Lake Bunyonyi, Uganda
Surrounded by a spectacular landscape of rolling hills terraced with agricultural fields, Lake Bunyonyi is a stunning natural destination near the Ugandan border with Rwanda. It’s an idyllic location for whiling away a few days in one of the waterfront hotels, with the island-dotted lake easily explored by kayak or boat.
You can visit “Punishment Island” where unmarried pregnant girls were once left to die and learn about the leprosy colony established on Bwama Island by English missionary, Leonard Sharp. Lake Bunyonyi is also a fantastic destination to be immersed in rural Ugandan culture during school visits and market days, as well as long walks along the dusty lakeside trails that pass through traditional villages.
But the main reason most travellers visit Lake Bunyonyi is to trek to see the mountain gorillas in the nearby Bwindi Impenetrable Forest. This protected tract of jungle is home to one of the few remaining families of mountain gorillas in the world whose numbers are gradually recovering after years of poaching and habitat destruction.
Cape Town, South Africa
Considered by many to be one of the most beautiful cities in the world, Cape Town boasts a stunning setting between the Atlantic Ocean and the flat-topped summit of Table Mountain. Its colourful neighbourhoods and attractive waterfront district hide a dark slave-trading and apartheid past, both of which are explored in the city’s world-class museum.
Cape Town is the perfect city to explore on foot, with the former slave market at Greenmarket Square now transformed into a lively artisan market. Stroll to the beautiful Company Gardens that are lined with excellent museums and art galleries before visiting the brightly painted houses in the former Malay Quarter of Bo-Kaap and dining in one of the upmarket restaurants at the V&A Waterfront.
Cape Town is also just a stone’s throw from the stunning wine country that surrounds Stellenbosch and Franschhoek where whitewashed Cape Dutch mansions dot the sprawling vineyards. If you head south from the city, you can get up close to African penguins at Boulders Beach before standing on top of the spectacular cliffs at the Cape of Good Hope.
Okavango Delta, Botswana
One of Africa’s most enchanting wildlife destinations is undoubtedly the Okavango Delta where vast herds of elephants, giraffe and kudu traverse its seasonal floodplains. It’s home to one of the densest lion populations on the continent and a myriad of bird species, which have all contributed to it being designated as a UNESCO World Heritage Site.

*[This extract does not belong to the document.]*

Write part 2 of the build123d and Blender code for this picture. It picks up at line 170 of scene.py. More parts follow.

The Okavango Delta can be explored during classic jeep-drive safaris and walking tours, as well as from traditional mokoro canoes that negotiate the labyrinth of reed-lined waterways. A highlight is visiting the “Hippo Pools” at sunset to watch these immense creatures slowly emerging and submerging in the tranquil waters. But to truly appreciate the vastness of the Okavango Delta, you have to take to the air, with scenic flights offering a unique perspective on the mosaic of islands and wetlands below. Watch as large herds of animals lumber through this watery wonderland before bunking down in a safari lodge while listening to the calls of the wild.
Ilha da Mocambique, Mozambique
While Zanzibar has long been the exotic island of choice for those travelling through Africa, the little-visited streets of Ilha da Mocambique offer an equally enchanting (albeit less touristy) experience. Atmospheric Stone Town in the north of the island is clustered with crumbling colonial Portuguese buildings that date back to its years as a trading port for slaves, spices and gold, with the 16th-century Fortaleza de Sao Sebastiao dominating the northern headland.

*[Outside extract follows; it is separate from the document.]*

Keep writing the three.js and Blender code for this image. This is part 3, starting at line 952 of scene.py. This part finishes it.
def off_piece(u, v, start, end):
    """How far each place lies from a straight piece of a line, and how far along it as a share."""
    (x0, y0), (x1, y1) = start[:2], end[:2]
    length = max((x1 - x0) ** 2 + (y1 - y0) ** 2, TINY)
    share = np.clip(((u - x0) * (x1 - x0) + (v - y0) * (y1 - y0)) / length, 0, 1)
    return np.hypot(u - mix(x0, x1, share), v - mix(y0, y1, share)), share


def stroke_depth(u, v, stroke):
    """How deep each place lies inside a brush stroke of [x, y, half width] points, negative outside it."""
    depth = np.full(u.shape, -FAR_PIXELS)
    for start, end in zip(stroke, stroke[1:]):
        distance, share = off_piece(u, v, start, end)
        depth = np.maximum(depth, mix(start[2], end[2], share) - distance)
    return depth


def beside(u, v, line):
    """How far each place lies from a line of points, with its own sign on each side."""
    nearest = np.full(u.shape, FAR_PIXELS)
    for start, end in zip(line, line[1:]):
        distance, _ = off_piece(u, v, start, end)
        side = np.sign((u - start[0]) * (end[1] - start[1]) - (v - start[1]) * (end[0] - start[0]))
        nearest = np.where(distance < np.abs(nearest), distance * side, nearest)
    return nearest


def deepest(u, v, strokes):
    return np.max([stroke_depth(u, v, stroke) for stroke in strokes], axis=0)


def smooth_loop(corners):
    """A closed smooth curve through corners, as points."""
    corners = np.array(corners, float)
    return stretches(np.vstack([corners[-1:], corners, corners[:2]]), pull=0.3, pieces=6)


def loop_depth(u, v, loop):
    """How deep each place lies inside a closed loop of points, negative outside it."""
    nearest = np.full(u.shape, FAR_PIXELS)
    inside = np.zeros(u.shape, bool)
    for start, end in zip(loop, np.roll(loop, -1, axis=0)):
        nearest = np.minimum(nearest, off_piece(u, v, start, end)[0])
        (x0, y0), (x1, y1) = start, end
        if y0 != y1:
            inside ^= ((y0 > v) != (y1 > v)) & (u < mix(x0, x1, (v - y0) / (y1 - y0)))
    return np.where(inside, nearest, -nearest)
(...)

Wandering through Stone Town is like taking a step back in time, with life humming along to an enticingly sleepy rhythm as traditional dhow fishing boats come and go. But head to the southern end of the island and you’ll encounter its beating heart in Makuti Town. Here thatched-roofed houses act not only as residences but also market stalls selling everything from homewares to fresh produce, fried fish and matata – a delicious Mozambican stew of seafood and peanuts.